¿Por qué en el Perú los últimos gobiernos –Toledo, García II y Humala– no han sido capaces de llevar adelante reformas políticas institucionales complementarias de su crecimiento económico? ¿Por qué nos hemos congelado ante la cámara en movimiento y somos el más perfecto ‘mannequin challenge’ institucional?
Desde la aplicación de las reformas de ajuste en los años noventa, se ha incrementado paulatinamente la presencia de tecnócratas en los puestos de toma de decisiones gubernamentales. En gobiernos anteriores, al menos se pretendía un equilibrio en la dirección de sectores, procurando liderazgos “políticos” o “técnicos”. Con la llegada de PPK a Palacio, esta clasificación desaparece y la tecnocracia se expande apabullante. La fiereza es tal, que siquiera nos preguntamos por el partido oficialista. Aunque suene extraño al peruano promedio, los políticos partidarios han dejado de gobernarnos hace ya varios lustros. Llevamos administraciones consecutivas de dominio tecnocrático.

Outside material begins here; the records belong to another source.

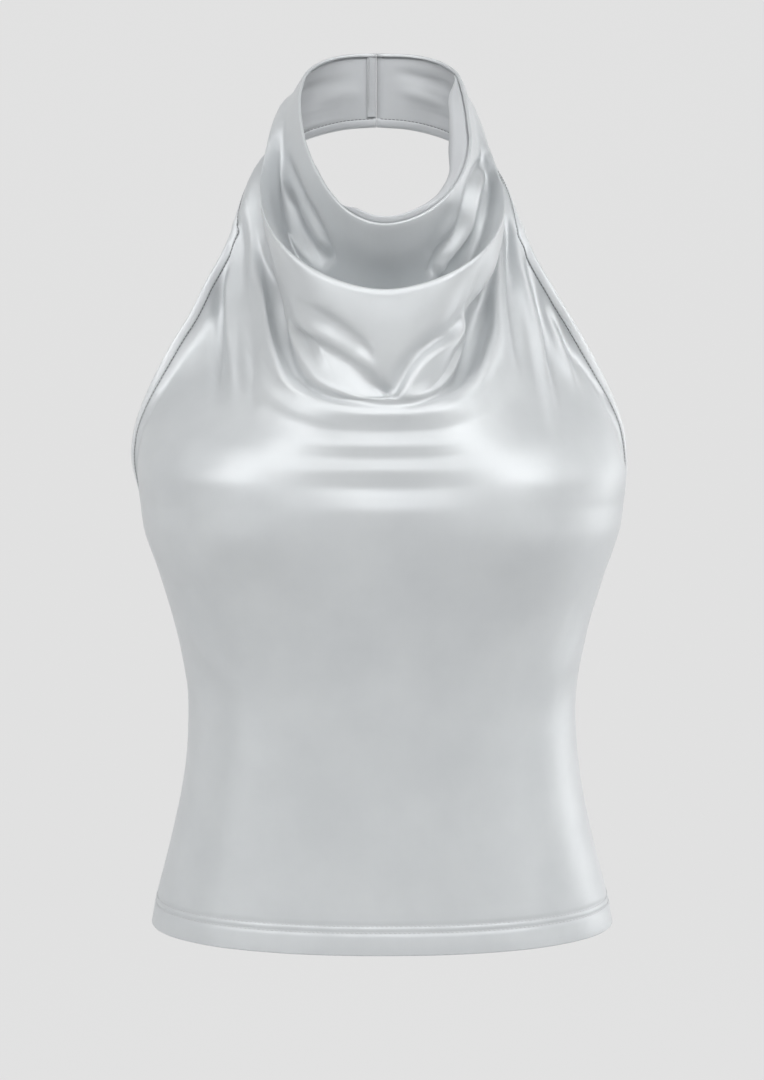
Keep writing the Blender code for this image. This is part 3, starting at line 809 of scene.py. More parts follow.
def soft_step(value):
    t = np.clip(value, 0, 1)
    return t * t * (3 - 2 * t)


def crease_lift(crease, x, z):
    """How far a crease lifts the cloth at points, given as arrays of x and z."""
    parts = [PATH_PARTS] * (len(crease.path) - 1)
    path = spline([Vector((px, 0, pz)) for px, pz in crease.path], parts)
    nearest = np.full(x.shape, 1e9)
    share, side = np.zeros(x.shape), np.zeros(x.shape)
    for n, (a, b) in enumerate(zip(path, path[1:])):
        dx, dz = b.x - a.x, b.z - a.z
        t = np.clip(((x - a.x) * dx + (z - a.z) * dz) / (dx * dx + dz * dz), 0, 1)
        off_x, off_z = x - a.x - t * dx, z - a.z - t * dz
        distance = np.hypot(off_x, off_z)
        closer = distance < nearest
        nearest = np.where(closer, distance, nearest)
        share = np.where(closer, (n + t) / (len(path) - 1), share)
        side = np.where(closer, off_z * dx - off_x * dz, side)
    width = np.where(side > 0, crease.right, crease.left)
    fade = soft_step(share / FADE_TOP) * soft_step((1 - share) / crease.foot)
    return crease.lift * fade * np.exp(-((nearest / width) ** 2))


spot_x, spot_z = np.array([CREASES[0].path[1][0]]), np.array([CREASES[0].path[1][1]])
print("the first fold sinks the cloth by", round(float(crease_lift(CREASES[0], spot_x, spot_z)[0]), 2), "mm")

# %% [markdown]
# All lifts of a zone are added up, and the net's normals say in which direction to move. The torso gets a
# slight fullness at each side of the chest, as a dart gives it, and the whole cloth gets a slow, slight
# unevenness, as any cloth has. At the side edges the lift fades, so that the seams still meet.

# %% Laying the folds
UNEVEN_HEIGHT = 0.45
UNEVEN_SIZE = 38
BUST_X, BUST_Z, BUST_SPREAD, BUST_FULLNESS = 78, -268, 42, 6


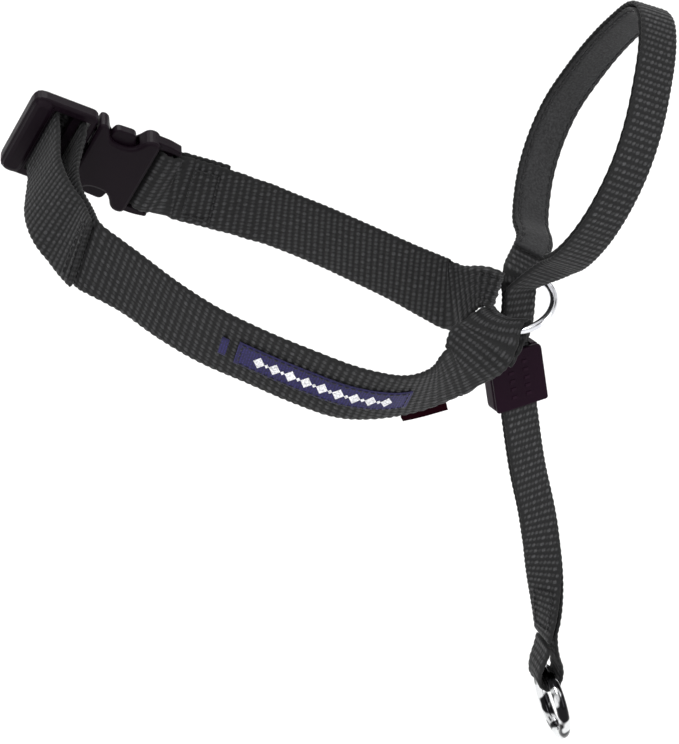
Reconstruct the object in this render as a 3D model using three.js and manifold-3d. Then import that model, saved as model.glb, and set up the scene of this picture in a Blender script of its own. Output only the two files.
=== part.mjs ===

El problema radica en que el tecnócrata sin partido –al igual que su aparente opuesto, el populista– se funda en valores antipolíticos: desprecia la intermediación política y la legitimidad procedimental (como sostienen Christopher Bickerton y Carlo Accetti). Por un lado, el tecnócrata “independiente” cultiva hostilidad hacia la idea de mediación, tomándola como obstáculo (o “traba”) entre el diseño de su ‘policy’ y su implementación. Los partidos políticos son el más claro ejemplo de mediación “absurda”, “corrupta” e “ineficaz” (sic). Por otro lado, el tecnócrata sin partido construye su legitimidad basado en el conocimiento especializado; impone su arbitrariedad sobre el supuesto de su expertise. La fuente de su legitimidad se aleja de los principios y procedimientos democráticos, como la deliberación o los consensos “desde abajo”.
No hay nada más adverso para el renacimiento de la política partidaria (y su valor republicano) que la hegemonía tecnocrática en el poder. Desde tal cima, los miembros del ‘establishment’ tecnocrático –perdonen la redundancia– no perciben la centralidad de la intermediación y de la legitimidad políticas como esencia de cualquier reforma política institucional. No es que esta élite carezca de un chip político o ignore cómo emprender reformas para atacar la crisis de representación e intermediación. Es su propia naturaleza que la obliga a seguir usufructuando del statu quo antipartido. A la tecnocracia “independiente” en el poder le conviene el páramo partidario y la debilidad institucional, aunque ello vulnere el crecimiento económico que la obsesiona.
Al final, cae en su propia trampa. Cuando impulsa reformas sectoriales –normalmente por iniciativas individuales de algún tecnócrata con visión de largo plazo–, las mismas carecen del bagaje político que las torne viables. ¿Por qué la reforma de salud de Midori de Habich no prosperó? ¿Por qué la reforma universitaria de Jaime Saavedra está acechada? Porque sin mediadores (partido) ni procedimientos eficientes (de construcción de consensos), la tecnocracia se arrincona ante intereses (particulares y colectivos) y sinergias burocráticas –que una democracia partidaria es capaz de lidiar–. Para “destrabar” el país de su inmovilidad no se necesitan técnicos, sino políticos.